• Written exercise:
Write the data out again, exactly as given.

Start of Material

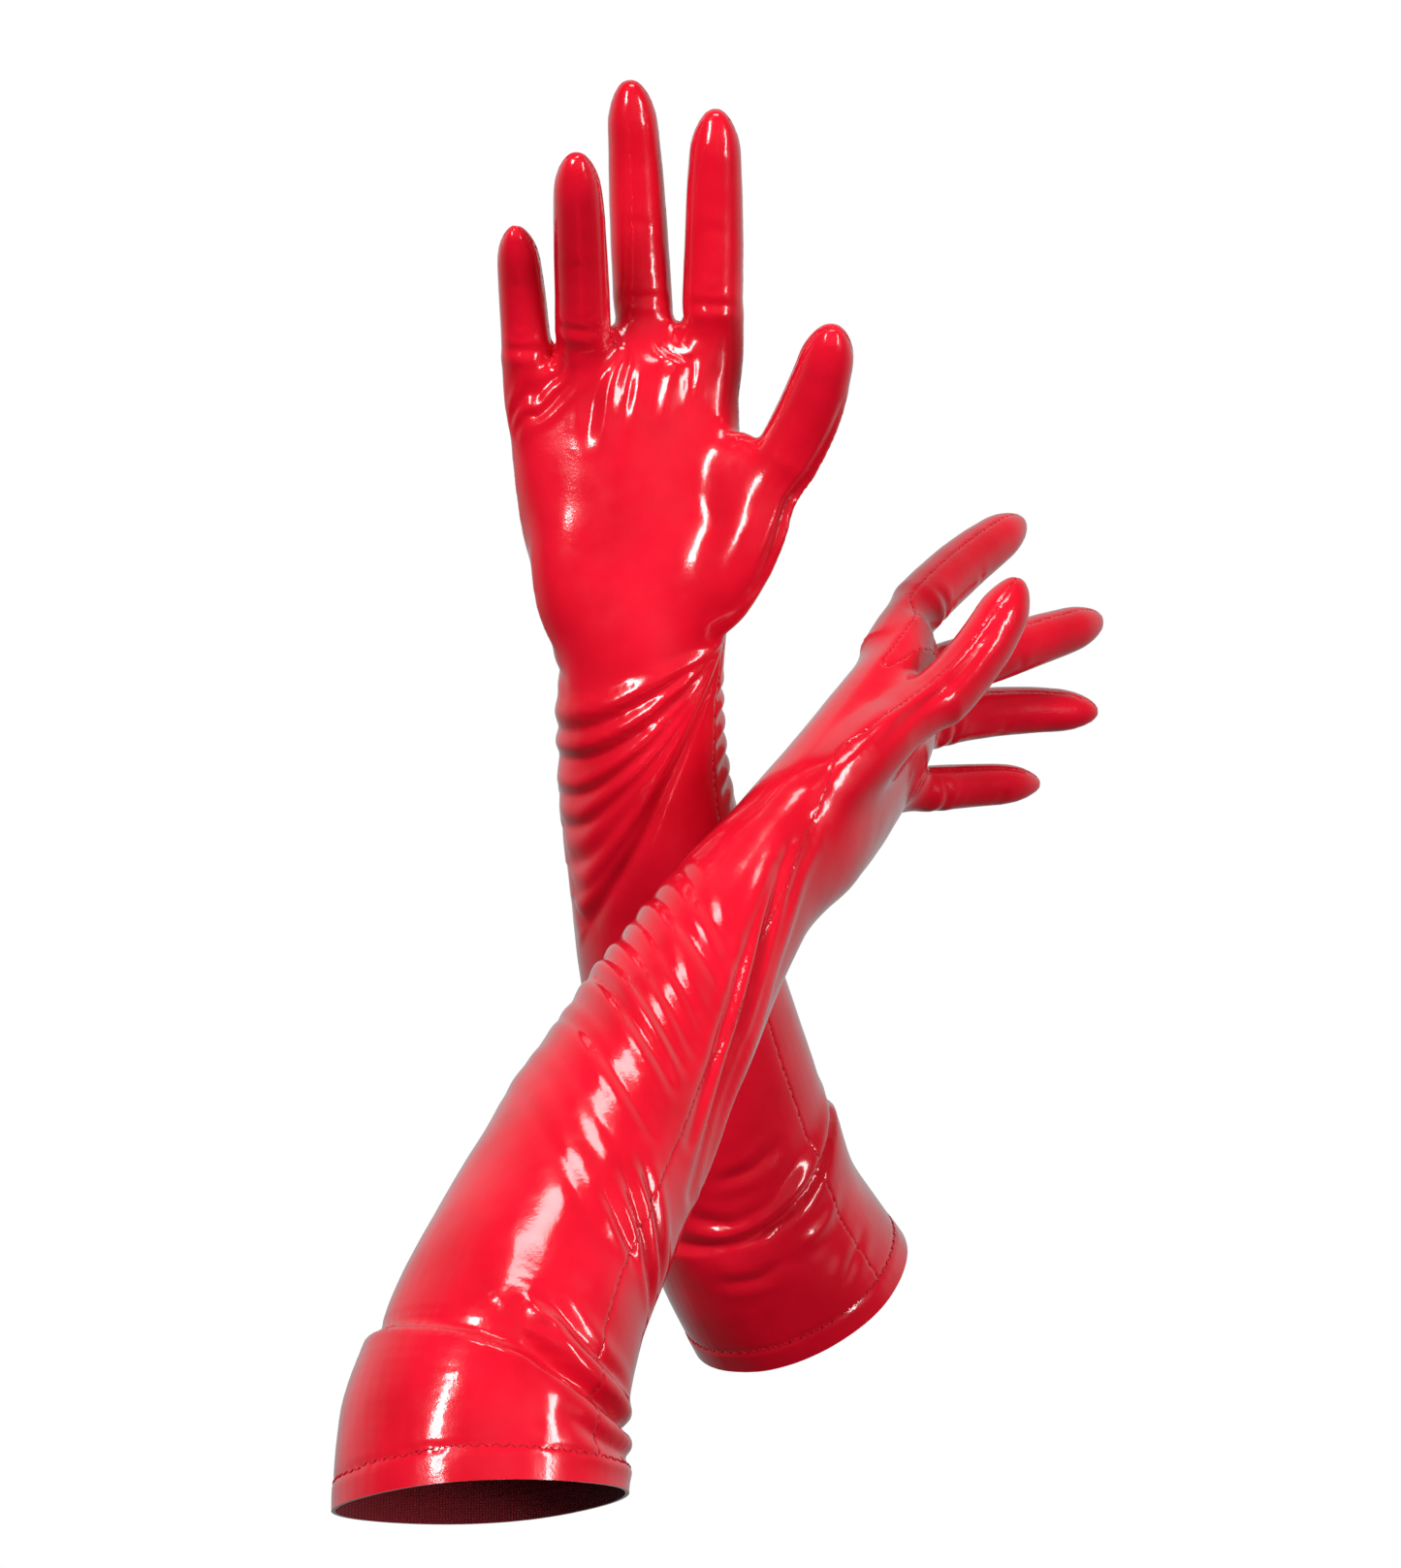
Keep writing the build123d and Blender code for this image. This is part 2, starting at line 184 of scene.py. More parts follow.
class Glove:
    """The places and directions of one glove, all read from the frame."""

    def __init__(self, name):
        self.name = name
        self.mirror = 1 if name == "right" else -1
        cuff = MOUNTS[f"{name}_cuff"]
        self.rim = np.array(cuff["pos_m"]) / MM
        self.cuff_way = -unit(np.array(cuff["axis"]))
        self.elbow = self.rim + self.cuff_way * ELBOW_REACH
        bend = JOINTS[f"{name}_wrist_bend"]
        self.wrist = np.array(bend["pos_m"]) / MM
        self.side = unit(np.array(bend["axis"])) * self.mirror
        self.along = self.seam_direction()
        self.back = np.cross(self.along, self.side) * self.mirror
        self.forearm_way = unit(self.wrist - self.elbow)
        self.hinges = {}
        self.hinge_at = {}
        self.tips = {}
        for stall in STALLS:
            self.hinges[stall] = np.array(JOINTS[f"{name}_{stall}_curl"]["pos_m"]) / MM
            points = node_points(f"{name}_{stall}_palm_panel")
            reach = ((points - self.hinges[stall]) ** 2).sum(axis=1)
            self.tips[stall] = points[reach.argmax()]
        self.spines = {stall: self.stall_spine(stall) for stall in STALLS}
        self.sleeve = self.sleeve_spine()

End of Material

• Reply to the exercise:
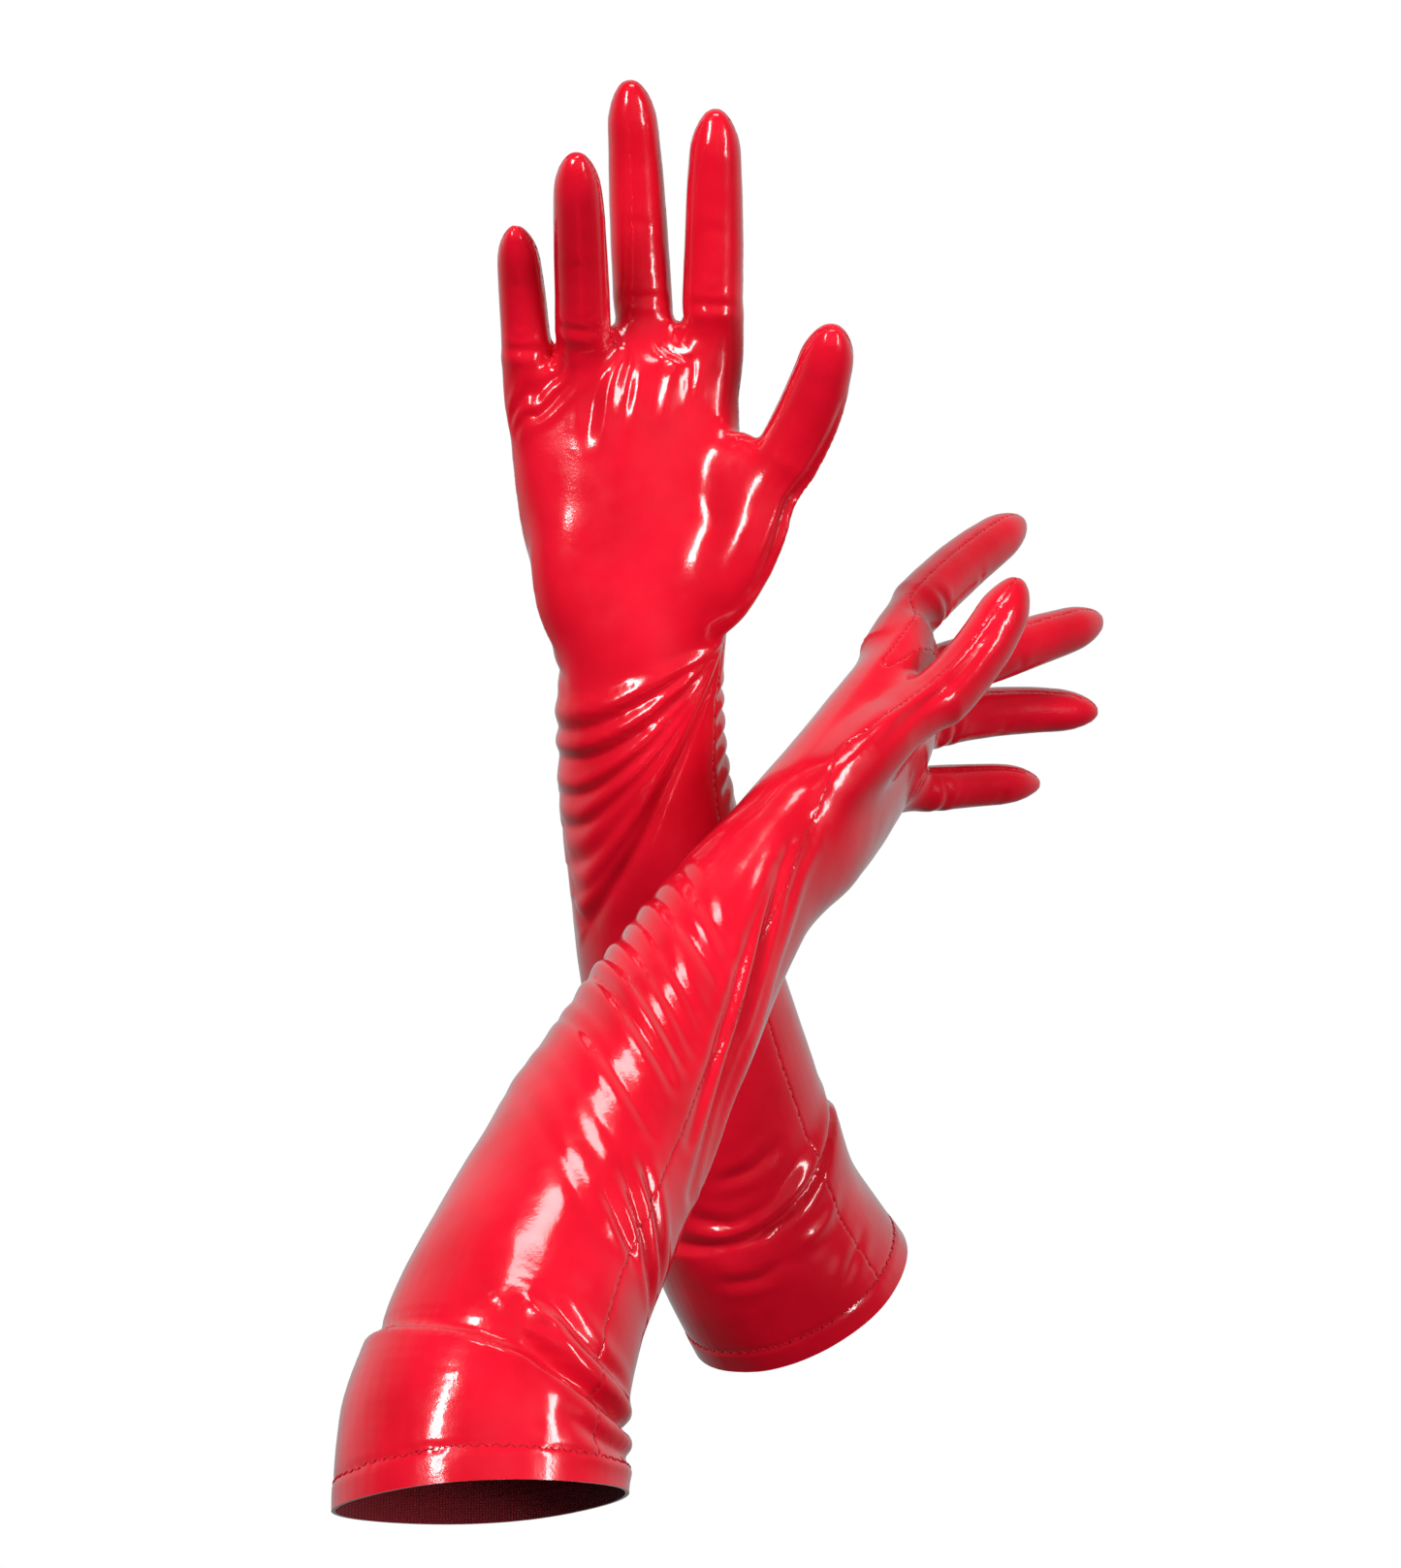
Keep writing the build123d and Blender code for this image. This is part 2, starting at line 184 of scene.py. More parts follow.
class Glove:
    """The places and directions of one glove, all read from the frame."""

    def __init__(self, name):
        self.name = name
        self.mirror = 1 if name == "right" else -1
        cuff = MOUNTS[f"{name}_cuff"]
        self.rim = np.array(cuff["pos_m"]) / MM
        self.cuff_way = -unit(np.array(cuff["axis"]))
        self.elbow = self.rim + self.cuff_way * ELBOW_REACH
        bend = JOINTS[f"{name}_wrist_bend"]
        self.wrist = np.array(bend["pos_m"]) / MM
        self.side = unit(np.array(bend["axis"])) * self.mirror
        self.along = self.seam_direction()
        self.back = np.cross(self.along, self.side) * self.mirror
        self.forearm_way = unit(self.wrist - self.elbow)
        self.hinges = {}
        self.hinge_at = {}
        self.tips = {}
        for stall in STALLS:
            self.hinges[stall] = np.array(JOINTS[f"{name}_{stall}_curl"]["pos_m"]) / MM
            points = node_points(f"{name}_{stall}_palm_panel")
            reach = ((points - self.hinges[stall]) ** 2).sum(axis=1)
            self.tips[stall] = points[reach.argmax()]
        self.spines = {stall: self.stall_spine(stall) for stall in STALLS}
        self.sleeve = self.sleeve_spine()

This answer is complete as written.